In the early 1950s, Christine Jorgensen became widely known in the United States for having sex reassignment surgery and transitioning from male to female. She told her story to the press for a fee and later developed a nightclub act. Jorgensen retired to South California in the early 1970s and died of bladder and lung cancer in 1989.
Jorgensen was born George William Jorgensen, Jr., on May 30, 1926, in the Bronx, New York. At an early age, Jorgensen became aware that she identified as female. She hated boys’ clothes and wondered why her clothes were so different from her older sister Dorothy’s pretty dresses, she wrote in American Weekly in 1953.

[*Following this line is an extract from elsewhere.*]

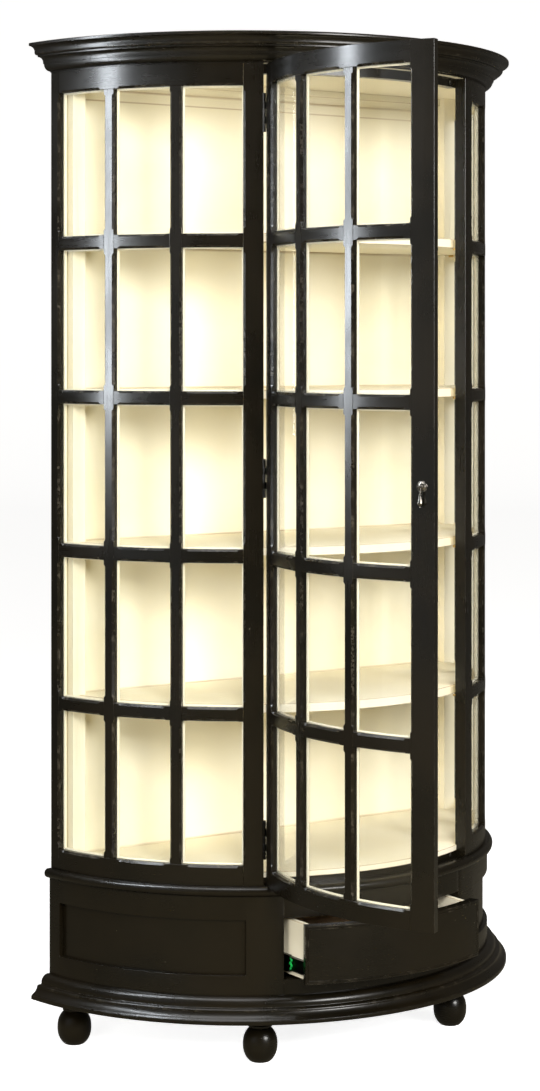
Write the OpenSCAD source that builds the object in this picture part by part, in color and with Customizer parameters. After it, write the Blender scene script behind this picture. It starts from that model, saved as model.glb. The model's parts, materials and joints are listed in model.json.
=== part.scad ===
// Bow-fronted display cabinet with a glazed door, glazed sides and a base drawer.
// Origin: floor level, middle of the flat back. +X to the viewer's right, front towards -Y, +Z up.
// Angles round the bow are measured from straight ahead (-Y), positive towards +X.

/* [Case] */
// Radius of the bowed front of the glazed case
case_r = 550; // [450:5:700]
// How far the centre of the bow lies behind the back
bow_back = 84; // [60:2:110]
// Height of the glazed case, waist board to cornice
case_h = 1696; // [1380:4:2100]
// Angle of the door opening round the bow
door_angle = 57.1; // [50:0.1:64]
// Thickness of the glazed side frames
frame_t = 24; // [20:1:30]
// Thickness of the back panels
back_t = 10; // [6:1:14]
// Side of the back corner posts
post_w = 30; // [24:1:40]

/* [Glazing] */
// Width of the side frames' stiles beside the door
jamb_stile_w = 42; // [36:1:52]
// Width of the side frames' stiles at the back
back_stile_w = 26; // [22:1:34]
// Width of the upright glazing bars
bar_w = 25; // [20:1:32]
// Height of the cross bars
cross_h = 28.6; // [22:0.2:34]
// Height of the bottom rail of the side frames
bottom_rail_h = 42; // [34:1:56]
// Height of the top rail of the side frames
top_rail_h = 46; // [38:1:60]
// How much taller the top row of lights is
top_light_extra = 8; // [0:1:30]
// Width of the glazing rebate
rebate_w = 6; // [5:0.5:8]
// Thickness of the glass
glass_t = 3; // [2:0.5:4]
// Width of the glazing beads
bead_w = 9; // [8:0.5:11]
// Depth of the bars in front of the glass on the side frames
face_depth = 14; // [10:1:16]
// Open joint line where two frame members or bars meet
joint_gap = 0.2; // [0.1:0.05:0.5]
// How far the tongues behind the joints are set in from the members' own faces
tongue_inset = 0.3; // [0.2:0.1:0.6]

/* [Door] */
// Thickness of the door
door_t = 20; // [18:1:24]
// Width of the door stiles
door_stile_w = 50; // [44:1:60]
// Depth of the bars in front of the glass on the door
door_face_depth = 12; // [10:1:14]
// Gap round the door
door_gap = 2; // [2:0.5:4]
// Gap under and over the door
door_lift = 4; // [3:0.5:6]
// Angle at which the door stands open
door_open = 86; // [0:1:100]
// Radius of the hinge knuckles
knuckle_r = 3.5; // [3:0.25:5]
// Radius of the hinge pins
hinge_pin_r = 1.5; // [1.2:0.1:2]
// Length of each hinge
hinge_h = 76; // [60:1:90]
// Running clearance round the hinge pins
pin_clear = 0.05; // [0.03:0.01:0.1]
// Thickness of the hinge leaves
leaf_t = 0.8; // [0.5:0.1:0.9]
// Radius of the pull's domed plate
pull_plate_r = 11; // [8:0.5:16]
// Height of the pull above the waist board
pull_h = 846; // [500:2:1100]

/* [Shelves] */
// Thickness of the shelves
shelf_t = 19; // [14:1:24]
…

As a teenager, Jorgensen said that she felt “lost between the sexes.” She was more envious of girls than interested in them. Near the end of high school, Jorgensen found a diversion from her personal struggle — photography. Her father was an amateur photographer and two set up a darkroom at home. She also took classes at the New York Institute of Photography.
Decision to Transition to Female
Jorgensen had to put her photography interest aside when she was drafted into the military in 1945. Being small and slightly built, she ended up working as a clerk at Fort Dix, New Jersey. After being discharged in 1946, Jorgensen floundered for a bit before deciding to transition to female.
In 1950, Jorgensen traveled to Denmark to begin the transformation from male to female. The treatment, available only in Europe at the time, included hormone therapy and several operations. Her story became public in 1952 while she was still in a Copenhagen hospital, making big news in the United States. Overwhelmed by the attention, Jorgensen had to deal with such headlines as “Bronx ‘Boy’ Is Now a Girl” and “Dear Mum and Dad, Son Wrote, Have Now Become Your Daughter.”
Returning home to United States in 1953, Jorgensen was met by a sea of reporters at a New York airport. After answering a few questions, she said “I thank you all coming, but I think it’s too much.” Becoming more comfortable with her newfound fame, Jorgensen told her story to American Weekly magazine for a fee. She also developed a nightclub act, later saying, “I decided if they wanted to see me, they would have to pay for it,” according to The New York Times. In her act she often sang “I Enjoy Being a Girl.”
While she never questioned her choice, many members of the public and the media did not understand and made Jorgensen the subject of ridicule. Even the government was not willing to fully recognize her as a female. In 1959, she announced that she was engaged but was denied a marriage license because her birth certificate listed her as “male.”
Although some rejected her, others found her engaging and fascinating. Along with performing, she was a popular lecturer and author of 1967’s Christine Jorgensen: A Personal Biography. Her life even made the big screen in 1970’s The Christine Jorgensen Story.
Legacy and Death
Jorgensen retired to South California in the early 1970s. She died of bladder and lung cancer on May 3, 1989. Jorgensen’s very public transformation from male to female launched a national discussion about gender identity, and her story stands as an inspiring example to others who also experience gender dysphoria.